Set problem:
Extract the first line through the line containing "WHEEL_X = 236.0" from the listing below, exactly as written.

(Saved data entries)
* * * * *

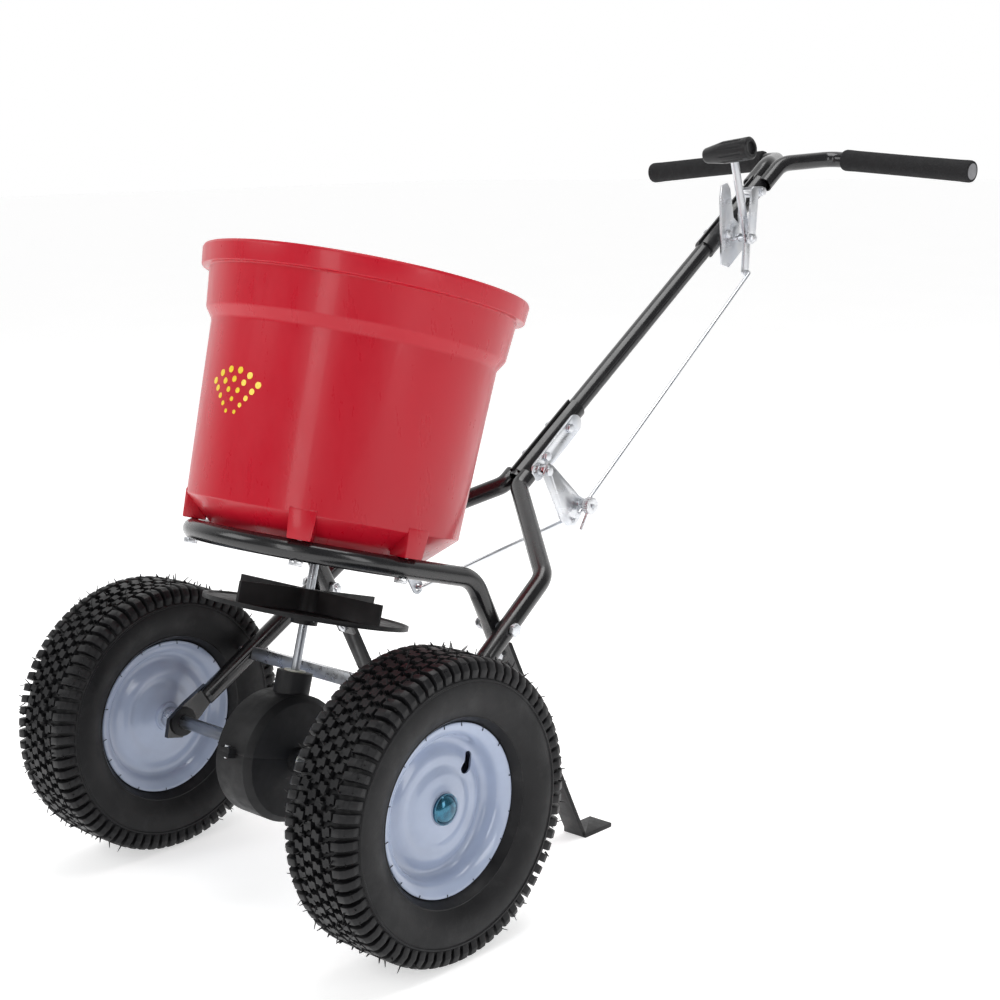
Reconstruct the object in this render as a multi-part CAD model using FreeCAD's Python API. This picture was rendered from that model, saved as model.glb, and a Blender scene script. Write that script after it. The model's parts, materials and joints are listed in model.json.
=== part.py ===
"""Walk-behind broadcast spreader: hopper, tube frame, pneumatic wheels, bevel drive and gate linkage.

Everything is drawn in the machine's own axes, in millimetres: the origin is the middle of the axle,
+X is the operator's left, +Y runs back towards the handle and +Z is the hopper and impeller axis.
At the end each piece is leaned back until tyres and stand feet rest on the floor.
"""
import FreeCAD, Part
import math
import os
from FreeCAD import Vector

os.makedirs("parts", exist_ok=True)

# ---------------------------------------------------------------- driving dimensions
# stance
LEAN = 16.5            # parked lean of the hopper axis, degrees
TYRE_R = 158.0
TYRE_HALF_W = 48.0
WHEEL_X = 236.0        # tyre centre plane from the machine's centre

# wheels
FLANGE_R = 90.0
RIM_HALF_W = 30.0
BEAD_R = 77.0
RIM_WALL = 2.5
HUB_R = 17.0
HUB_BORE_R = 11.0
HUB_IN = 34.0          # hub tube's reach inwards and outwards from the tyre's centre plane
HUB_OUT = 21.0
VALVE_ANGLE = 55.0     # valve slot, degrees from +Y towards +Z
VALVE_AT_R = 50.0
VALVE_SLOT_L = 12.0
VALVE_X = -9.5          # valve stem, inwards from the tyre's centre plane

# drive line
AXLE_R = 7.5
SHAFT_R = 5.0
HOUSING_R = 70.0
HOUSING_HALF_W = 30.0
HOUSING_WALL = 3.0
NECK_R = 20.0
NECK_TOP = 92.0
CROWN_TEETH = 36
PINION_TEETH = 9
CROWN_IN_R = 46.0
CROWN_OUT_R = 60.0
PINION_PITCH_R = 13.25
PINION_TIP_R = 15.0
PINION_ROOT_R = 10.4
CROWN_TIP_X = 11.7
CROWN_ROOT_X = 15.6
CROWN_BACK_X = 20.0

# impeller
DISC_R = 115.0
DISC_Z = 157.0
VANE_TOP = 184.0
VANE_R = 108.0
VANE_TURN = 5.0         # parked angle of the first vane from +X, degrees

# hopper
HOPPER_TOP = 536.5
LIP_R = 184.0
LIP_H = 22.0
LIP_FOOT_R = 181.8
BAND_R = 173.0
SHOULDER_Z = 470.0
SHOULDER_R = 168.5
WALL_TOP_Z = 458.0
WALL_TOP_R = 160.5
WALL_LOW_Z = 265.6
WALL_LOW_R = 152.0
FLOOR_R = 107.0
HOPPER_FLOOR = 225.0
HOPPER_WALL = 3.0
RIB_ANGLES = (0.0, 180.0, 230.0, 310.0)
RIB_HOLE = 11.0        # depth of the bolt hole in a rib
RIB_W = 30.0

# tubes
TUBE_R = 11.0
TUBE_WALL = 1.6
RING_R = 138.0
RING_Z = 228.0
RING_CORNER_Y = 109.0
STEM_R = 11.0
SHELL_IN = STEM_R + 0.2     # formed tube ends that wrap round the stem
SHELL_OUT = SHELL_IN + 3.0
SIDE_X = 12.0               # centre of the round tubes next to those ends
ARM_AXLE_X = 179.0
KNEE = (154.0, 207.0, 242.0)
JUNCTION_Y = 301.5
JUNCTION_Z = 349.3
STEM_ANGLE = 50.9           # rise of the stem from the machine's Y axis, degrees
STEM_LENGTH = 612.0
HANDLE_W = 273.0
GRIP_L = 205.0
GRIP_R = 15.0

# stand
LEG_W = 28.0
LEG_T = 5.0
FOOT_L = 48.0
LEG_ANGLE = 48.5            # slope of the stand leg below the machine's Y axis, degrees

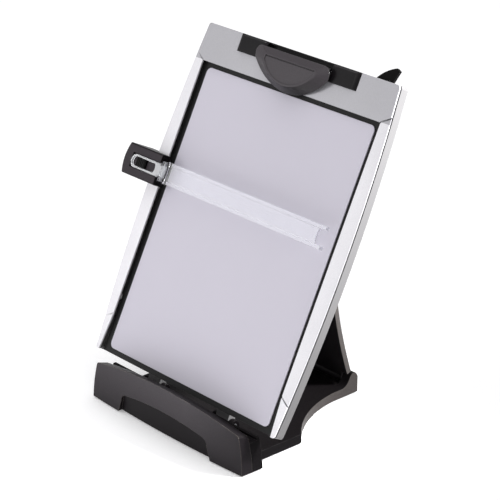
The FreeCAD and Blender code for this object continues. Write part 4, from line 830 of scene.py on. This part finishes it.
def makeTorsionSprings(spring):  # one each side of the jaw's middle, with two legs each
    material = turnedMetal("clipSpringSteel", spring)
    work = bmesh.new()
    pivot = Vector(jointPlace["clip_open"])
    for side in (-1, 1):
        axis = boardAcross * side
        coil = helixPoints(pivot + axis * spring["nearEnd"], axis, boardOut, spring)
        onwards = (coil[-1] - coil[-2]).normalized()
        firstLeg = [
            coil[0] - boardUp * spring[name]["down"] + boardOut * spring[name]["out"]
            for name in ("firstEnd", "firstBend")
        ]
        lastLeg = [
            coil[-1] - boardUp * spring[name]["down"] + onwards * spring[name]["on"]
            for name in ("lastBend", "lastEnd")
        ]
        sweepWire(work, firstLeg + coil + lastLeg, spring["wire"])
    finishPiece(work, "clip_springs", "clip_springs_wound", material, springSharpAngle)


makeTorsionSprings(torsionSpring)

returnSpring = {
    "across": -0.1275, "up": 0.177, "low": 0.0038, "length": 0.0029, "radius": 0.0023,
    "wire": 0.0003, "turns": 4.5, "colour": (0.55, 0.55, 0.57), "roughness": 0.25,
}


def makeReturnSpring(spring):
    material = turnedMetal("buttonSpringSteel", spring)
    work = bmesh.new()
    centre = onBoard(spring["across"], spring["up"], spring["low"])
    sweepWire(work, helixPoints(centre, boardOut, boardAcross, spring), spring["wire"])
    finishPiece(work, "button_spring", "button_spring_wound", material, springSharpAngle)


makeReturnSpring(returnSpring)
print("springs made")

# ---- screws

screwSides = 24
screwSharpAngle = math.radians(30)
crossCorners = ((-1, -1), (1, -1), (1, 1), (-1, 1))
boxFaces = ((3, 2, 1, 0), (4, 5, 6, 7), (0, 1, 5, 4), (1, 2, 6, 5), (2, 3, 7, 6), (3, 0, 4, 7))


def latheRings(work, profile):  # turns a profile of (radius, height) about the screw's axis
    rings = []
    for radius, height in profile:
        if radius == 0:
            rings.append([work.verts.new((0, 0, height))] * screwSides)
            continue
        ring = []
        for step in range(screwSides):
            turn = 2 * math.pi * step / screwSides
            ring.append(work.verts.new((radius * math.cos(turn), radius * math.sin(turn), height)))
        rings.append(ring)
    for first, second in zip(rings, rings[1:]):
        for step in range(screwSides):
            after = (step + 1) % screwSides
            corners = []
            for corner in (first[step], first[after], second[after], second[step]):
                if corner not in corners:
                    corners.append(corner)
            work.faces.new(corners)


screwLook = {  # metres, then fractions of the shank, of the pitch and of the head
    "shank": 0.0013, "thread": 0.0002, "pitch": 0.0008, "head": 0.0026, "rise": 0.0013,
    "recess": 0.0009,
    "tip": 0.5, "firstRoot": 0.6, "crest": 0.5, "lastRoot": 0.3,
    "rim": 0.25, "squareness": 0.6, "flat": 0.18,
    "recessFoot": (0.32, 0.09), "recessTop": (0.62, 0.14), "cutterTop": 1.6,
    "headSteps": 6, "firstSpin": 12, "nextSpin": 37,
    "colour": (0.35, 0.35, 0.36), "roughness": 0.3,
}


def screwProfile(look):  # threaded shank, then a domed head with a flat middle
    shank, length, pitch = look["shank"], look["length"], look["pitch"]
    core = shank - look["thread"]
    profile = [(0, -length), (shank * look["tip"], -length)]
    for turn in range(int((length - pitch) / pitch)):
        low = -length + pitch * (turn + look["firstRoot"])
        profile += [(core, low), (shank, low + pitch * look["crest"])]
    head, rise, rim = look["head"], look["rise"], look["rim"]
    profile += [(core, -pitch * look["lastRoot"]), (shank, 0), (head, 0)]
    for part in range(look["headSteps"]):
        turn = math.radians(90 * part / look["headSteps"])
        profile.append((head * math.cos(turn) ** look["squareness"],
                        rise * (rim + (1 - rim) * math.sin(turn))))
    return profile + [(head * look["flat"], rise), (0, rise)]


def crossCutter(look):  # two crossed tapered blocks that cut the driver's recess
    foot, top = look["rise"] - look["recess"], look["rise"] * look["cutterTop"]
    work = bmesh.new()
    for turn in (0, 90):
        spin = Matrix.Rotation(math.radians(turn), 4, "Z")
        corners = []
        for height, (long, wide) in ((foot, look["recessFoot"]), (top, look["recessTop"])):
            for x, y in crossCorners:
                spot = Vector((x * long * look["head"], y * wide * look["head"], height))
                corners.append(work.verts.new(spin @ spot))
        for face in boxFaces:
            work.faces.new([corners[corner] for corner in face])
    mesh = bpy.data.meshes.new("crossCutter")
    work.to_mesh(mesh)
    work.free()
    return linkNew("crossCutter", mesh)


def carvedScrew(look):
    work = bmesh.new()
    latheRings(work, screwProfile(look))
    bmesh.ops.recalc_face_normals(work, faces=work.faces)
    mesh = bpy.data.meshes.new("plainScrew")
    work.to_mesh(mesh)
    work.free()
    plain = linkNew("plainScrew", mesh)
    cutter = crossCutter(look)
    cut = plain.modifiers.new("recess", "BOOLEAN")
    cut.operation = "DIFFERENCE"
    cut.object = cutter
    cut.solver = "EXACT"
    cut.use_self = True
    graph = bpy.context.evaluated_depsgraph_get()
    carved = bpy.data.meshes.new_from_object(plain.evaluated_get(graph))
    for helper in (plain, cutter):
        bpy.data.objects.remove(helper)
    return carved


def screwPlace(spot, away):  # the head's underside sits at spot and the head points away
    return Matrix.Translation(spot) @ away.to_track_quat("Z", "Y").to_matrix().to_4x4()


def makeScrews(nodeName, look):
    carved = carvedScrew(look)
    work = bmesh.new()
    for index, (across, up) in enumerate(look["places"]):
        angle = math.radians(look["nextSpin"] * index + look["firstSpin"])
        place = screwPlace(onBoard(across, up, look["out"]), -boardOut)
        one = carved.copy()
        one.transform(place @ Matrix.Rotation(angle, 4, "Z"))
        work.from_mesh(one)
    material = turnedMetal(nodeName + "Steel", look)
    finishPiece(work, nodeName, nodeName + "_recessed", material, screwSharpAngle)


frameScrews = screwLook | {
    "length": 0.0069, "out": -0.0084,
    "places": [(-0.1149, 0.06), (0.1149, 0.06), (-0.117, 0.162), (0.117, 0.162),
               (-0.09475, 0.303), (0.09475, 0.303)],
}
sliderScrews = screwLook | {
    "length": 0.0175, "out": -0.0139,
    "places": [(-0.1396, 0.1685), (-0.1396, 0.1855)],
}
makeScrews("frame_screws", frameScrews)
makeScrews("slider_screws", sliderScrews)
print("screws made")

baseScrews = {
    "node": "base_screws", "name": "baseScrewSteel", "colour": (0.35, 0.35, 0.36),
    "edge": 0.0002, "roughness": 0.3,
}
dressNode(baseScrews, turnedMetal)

* * * * *

Solution for this task:
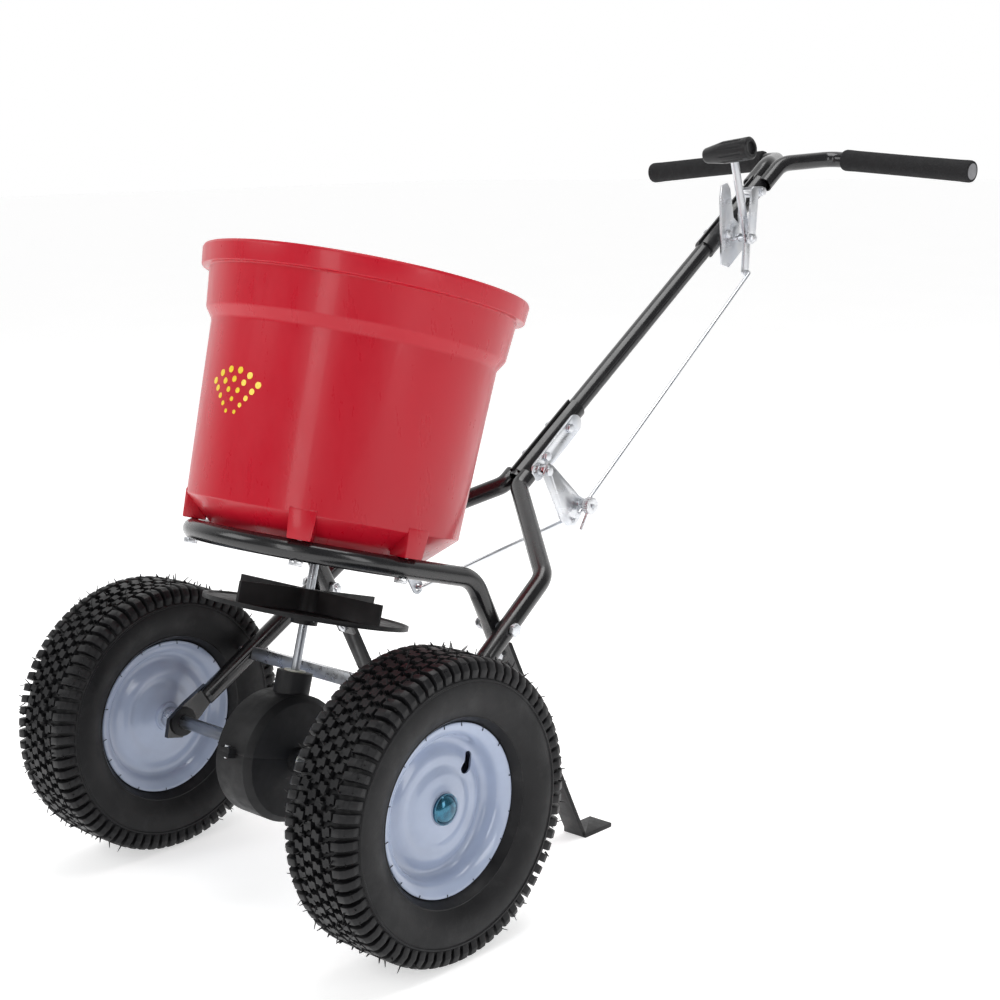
Reconstruct the object in this render as a multi-part CAD model using FreeCAD's Python API. This picture was rendered from that model, saved as model.glb, and a Blender scene script. Write that script after it. The model's parts, materials and joints are listed in model.json.
=== part.py ===
"""Walk-behind broadcast spreader: hopper, tube frame, pneumatic wheels, bevel drive and gate linkage.

Everything is drawn in the machine's own axes, in millimetres: the origin is the middle of the axle,
+X is the operator's left, +Y runs back towards the handle and +Z is the hopper and impeller axis.
At the end each piece is leaned back until tyres and stand feet rest on the floor.
"""
import FreeCAD, Part
import math
import os
from FreeCAD import Vector

os.makedirs("parts", exist_ok=True)

# ---------------------------------------------------------------- driving dimensions
# stance
LEAN = 16.5            # parked lean of the hopper axis, degrees
TYRE_R = 158.0
TYRE_HALF_W = 48.0
WHEEL_X = 236.0        # tyre centre plane from the machine's centre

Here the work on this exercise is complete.